* [REQUIREMENT] Render every entry verbatim.

* [INFORMATION SHOWN]
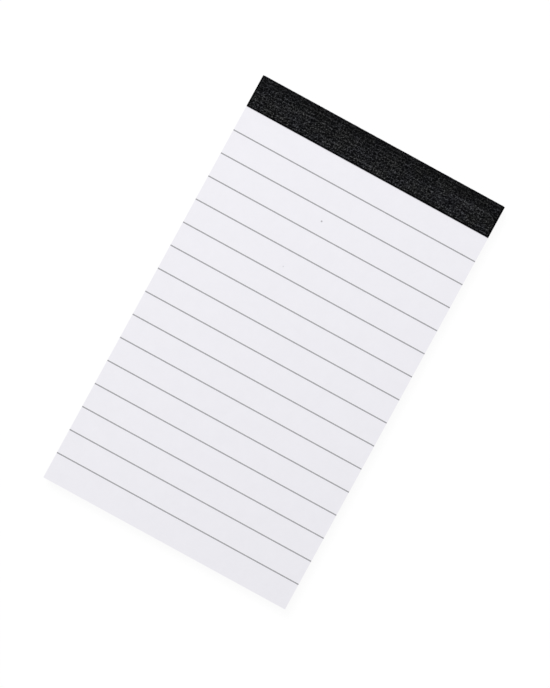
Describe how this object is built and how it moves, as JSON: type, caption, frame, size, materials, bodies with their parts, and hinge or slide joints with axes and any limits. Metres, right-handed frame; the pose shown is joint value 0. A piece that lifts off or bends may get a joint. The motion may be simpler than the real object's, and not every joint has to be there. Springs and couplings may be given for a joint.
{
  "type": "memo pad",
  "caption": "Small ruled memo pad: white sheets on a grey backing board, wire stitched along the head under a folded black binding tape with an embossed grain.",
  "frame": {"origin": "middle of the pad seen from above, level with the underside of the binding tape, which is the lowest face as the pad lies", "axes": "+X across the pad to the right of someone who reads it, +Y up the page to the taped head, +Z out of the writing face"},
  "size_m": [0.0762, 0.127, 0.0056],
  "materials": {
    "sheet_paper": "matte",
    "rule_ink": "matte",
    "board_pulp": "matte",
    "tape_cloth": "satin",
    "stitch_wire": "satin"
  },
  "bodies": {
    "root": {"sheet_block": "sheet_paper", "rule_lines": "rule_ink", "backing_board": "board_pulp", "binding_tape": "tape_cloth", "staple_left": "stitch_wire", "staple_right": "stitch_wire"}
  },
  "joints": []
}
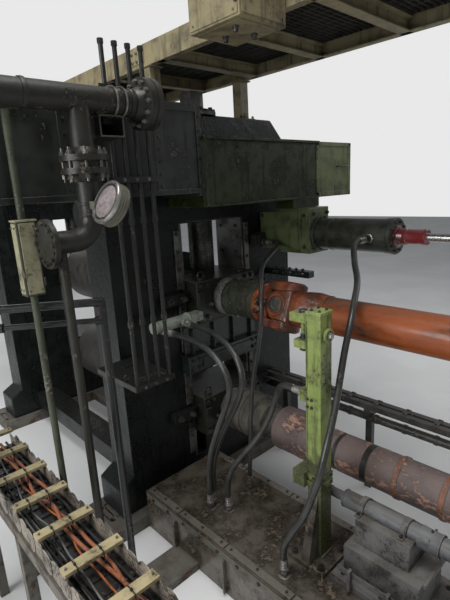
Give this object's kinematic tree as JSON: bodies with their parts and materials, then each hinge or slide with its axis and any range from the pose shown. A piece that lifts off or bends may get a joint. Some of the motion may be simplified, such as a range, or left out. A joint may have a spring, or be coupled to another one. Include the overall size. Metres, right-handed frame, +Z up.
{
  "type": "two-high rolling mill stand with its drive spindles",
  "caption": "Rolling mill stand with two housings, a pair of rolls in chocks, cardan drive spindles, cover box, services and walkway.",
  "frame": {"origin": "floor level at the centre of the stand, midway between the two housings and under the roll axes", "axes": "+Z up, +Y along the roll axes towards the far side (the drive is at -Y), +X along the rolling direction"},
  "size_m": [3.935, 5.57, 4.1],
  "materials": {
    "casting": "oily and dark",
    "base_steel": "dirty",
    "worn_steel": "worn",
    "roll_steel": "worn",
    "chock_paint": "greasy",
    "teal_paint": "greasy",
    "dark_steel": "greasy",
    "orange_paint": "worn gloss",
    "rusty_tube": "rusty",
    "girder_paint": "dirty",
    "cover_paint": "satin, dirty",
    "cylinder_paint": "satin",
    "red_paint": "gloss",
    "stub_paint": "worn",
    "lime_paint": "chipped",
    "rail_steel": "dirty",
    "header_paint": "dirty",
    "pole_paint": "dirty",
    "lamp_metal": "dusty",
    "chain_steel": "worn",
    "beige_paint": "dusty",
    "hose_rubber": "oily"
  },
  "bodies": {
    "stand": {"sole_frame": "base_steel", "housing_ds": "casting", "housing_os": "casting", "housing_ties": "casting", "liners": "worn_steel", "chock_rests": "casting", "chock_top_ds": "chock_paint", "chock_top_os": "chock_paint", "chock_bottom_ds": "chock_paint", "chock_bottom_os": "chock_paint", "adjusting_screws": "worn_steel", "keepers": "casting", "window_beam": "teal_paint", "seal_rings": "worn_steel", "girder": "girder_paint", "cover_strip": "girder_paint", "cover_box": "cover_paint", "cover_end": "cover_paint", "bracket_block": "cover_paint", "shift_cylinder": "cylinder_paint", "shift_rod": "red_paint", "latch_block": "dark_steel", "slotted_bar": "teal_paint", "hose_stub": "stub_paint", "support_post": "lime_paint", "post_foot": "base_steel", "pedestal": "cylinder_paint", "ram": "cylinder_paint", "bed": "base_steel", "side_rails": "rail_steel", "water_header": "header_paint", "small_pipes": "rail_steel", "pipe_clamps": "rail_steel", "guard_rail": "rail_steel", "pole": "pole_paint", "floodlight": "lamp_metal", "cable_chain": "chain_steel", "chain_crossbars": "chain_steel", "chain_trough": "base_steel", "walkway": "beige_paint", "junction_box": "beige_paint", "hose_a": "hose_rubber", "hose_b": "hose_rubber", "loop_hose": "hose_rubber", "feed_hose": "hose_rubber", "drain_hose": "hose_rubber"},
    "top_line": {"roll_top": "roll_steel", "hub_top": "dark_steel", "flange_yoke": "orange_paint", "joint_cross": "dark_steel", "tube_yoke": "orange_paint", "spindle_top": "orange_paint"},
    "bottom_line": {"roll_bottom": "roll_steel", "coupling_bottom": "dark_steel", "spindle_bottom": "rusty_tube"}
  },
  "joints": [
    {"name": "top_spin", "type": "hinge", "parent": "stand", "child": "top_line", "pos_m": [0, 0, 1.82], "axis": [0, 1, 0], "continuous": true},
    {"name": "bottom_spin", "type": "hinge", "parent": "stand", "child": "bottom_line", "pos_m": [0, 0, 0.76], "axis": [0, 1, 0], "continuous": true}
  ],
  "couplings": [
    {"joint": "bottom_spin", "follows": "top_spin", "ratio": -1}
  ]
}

* [REPLY TO THE TASK]
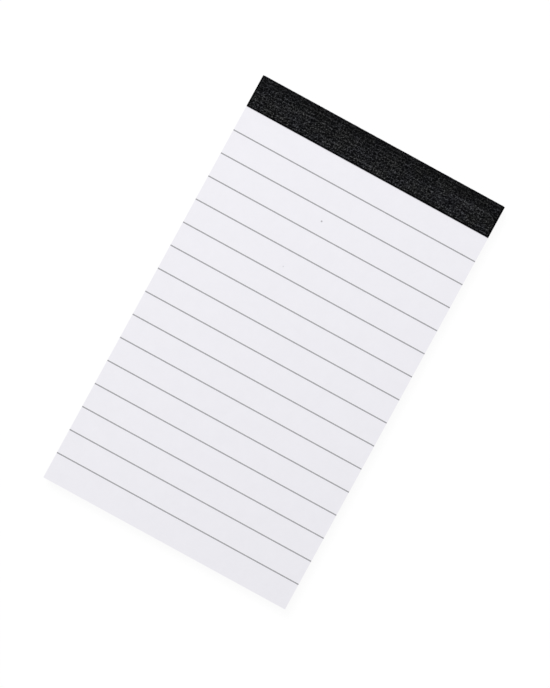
Describe how this object is built and how it moves, as JSON: type, caption, frame, size, materials, bodies with their parts, and hinge or slide joints with axes and any limits. Metres, right-handed frame; the pose shown is joint value 0. A piece that lifts off or bends may get a joint. The motion may be simpler than the real object's, and not every joint has to be there. Springs and couplings may be given for a joint.
{
  "type": "memo pad",
  "caption": "Small ruled memo pad: white sheets on a grey backing board, wire stitched along the head under a folded black binding tape with an embossed grain.",
  "frame": {"origin": "middle of the pad seen from above, level with the underside of the binding tape, which is the lowest face as the pad lies", "axes": "+X across the pad to the right of someone who reads it, +Y up the page to the taped head, +Z out of the writing face"},
  "size_m": [0.0762, 0.127, 0.0056],
  "materials": {
    "sheet_paper": "matte",
    "rule_ink": "matte",
    "board_pulp": "matte",
    "tape_cloth": "satin",
    "stitch_wire": "satin"
  },
  "bodies": {
    "root": {"sheet_block": "sheet_paper", "rule_lines": "rule_ink", "backing_board": "board_pulp", "binding_tape": "tape_cloth", "staple_left": "stitch_wire", "staple_right": "stitch_wire"}
  },
  "joints": []
}
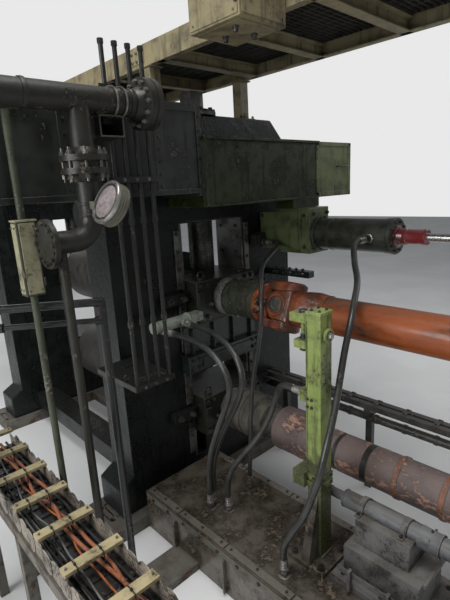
Give this object's kinematic tree as JSON: bodies with their parts and materials, then each hinge or slide with its axis and any range from the pose shown. A piece that lifts off or bends may get a joint. Some of the motion may be simplified, such as a range, or left out. A joint may have a spring, or be coupled to another one. Include the overall size. Metres, right-handed frame, +Z up.
{
  "type": "two-high rolling mill stand with its drive spindles",
  "caption": "Rolling mill stand with two housings, a pair of rolls in chocks, cardan drive spindles, cover box, services and walkway.",
  "frame": {"origin": "floor level at the centre of the stand, midway between the two housings and under the roll axes", "axes": "+Z up, +Y along the roll axes towards the far side (the drive is at -Y), +X along the rolling direction"},
  "size_m": [3.935, 5.57, 4.1],
  "materials": {
    "casting": "oily and dark",
    "base_steel": "dirty",
    "worn_steel": "worn",
    "roll_steel": "worn",
    "chock_paint": "greasy",
    "teal_paint": "greasy",
    "dark_steel": "greasy",
    "orange_paint": "worn gloss",
    "rusty_tube": "rusty",
    "girder_paint": "dirty",
    "cover_paint": "satin, dirty",
    "cylinder_paint": "satin",
    "red_paint": "gloss",
    "stub_paint": "worn",
    "lime_paint": "chipped",
    "rail_steel": "dirty",
    "header_paint": "dirty",
    "pole_paint": "dirty",
    "lamp_metal": "dusty",
    "chain_steel": "worn",
    "beige_paint": "dusty",
    "hose_rubber": "oily"
  },
  "bodies": {
    "stand": {"sole_frame": "base_steel", "housing_ds": "casting", "housing_os": "casting", "housing_ties": "casting", "liners": "worn_steel", "chock_rests": "casting", "chock_top_ds": "chock_paint", "chock_top_os": "chock_paint", "chock_bottom_ds": "chock_paint", "chock_bottom_os": "chock_paint", "adjusting_screws": "worn_steel", "keepers": "casting", "window_beam": "teal_paint", "seal_rings": "worn_steel", "girder": "girder_paint", "cover_strip": "girder_paint", "cover_box": "cover_paint", "cover_end": "cover_paint", "bracket_block": "cover_paint", "shift_cylinder": "cylinder_paint", "shift_rod": "red_paint", "latch_block": "dark_steel", "slotted_bar": "teal_paint", "hose_stub": "stub_paint", "support_post": "lime_paint", "post_foot": "base_steel", "pedestal": "cylinder_paint", "ram": "cylinder_paint", "bed": "base_steel", "side_rails": "rail_steel", "water_header": "header_paint", "small_pipes": "rail_steel", "pipe_clamps": "rail_steel", "guard_rail": "rail_steel", "pole": "pole_paint", "floodlight": "lamp_metal", "cable_chain": "chain_steel", "chain_crossbars": "chain_steel", "chain_trough": "base_steel", "walkway": "beige_paint", "junction_box": "beige_paint", "hose_a": "hose_rubber", "hose_b": "hose_rubber", "loop_hose": "hose_rubber", "feed_hose": "hose_rubber", "drain_hose": "hose_rubber"},
    "top_line": {"roll_top": "roll_steel", "hub_top": "dark_steel", "flange_yoke": "orange_paint", "joint_cross": "dark_steel", "tube_yoke": "orange_paint", "spindle_top": "orange_paint"},
    "bottom_line": {"roll_bottom": "roll_steel", "coupling_bottom": "dark_steel", "spindle_bottom": "rusty_tube"}
  },
  "joints": [
    {"name": "top_spin", "type": "hinge", "parent": "stand", "child": "top_line", "pos_m": [0, 0, 1.82], "axis": [0, 1, 0], "continuous": true},
    {"name": "bottom_spin", "type": "hinge", "parent": "stand", "child": "bottom_line", "pos_m": [0, 0, 0.76], "axis": [0, 1, 0], "continuous": true}
  ],
  "couplings": [
    {"joint": "bottom_spin", "follows": "top_spin", "ratio": -1}
  ]
}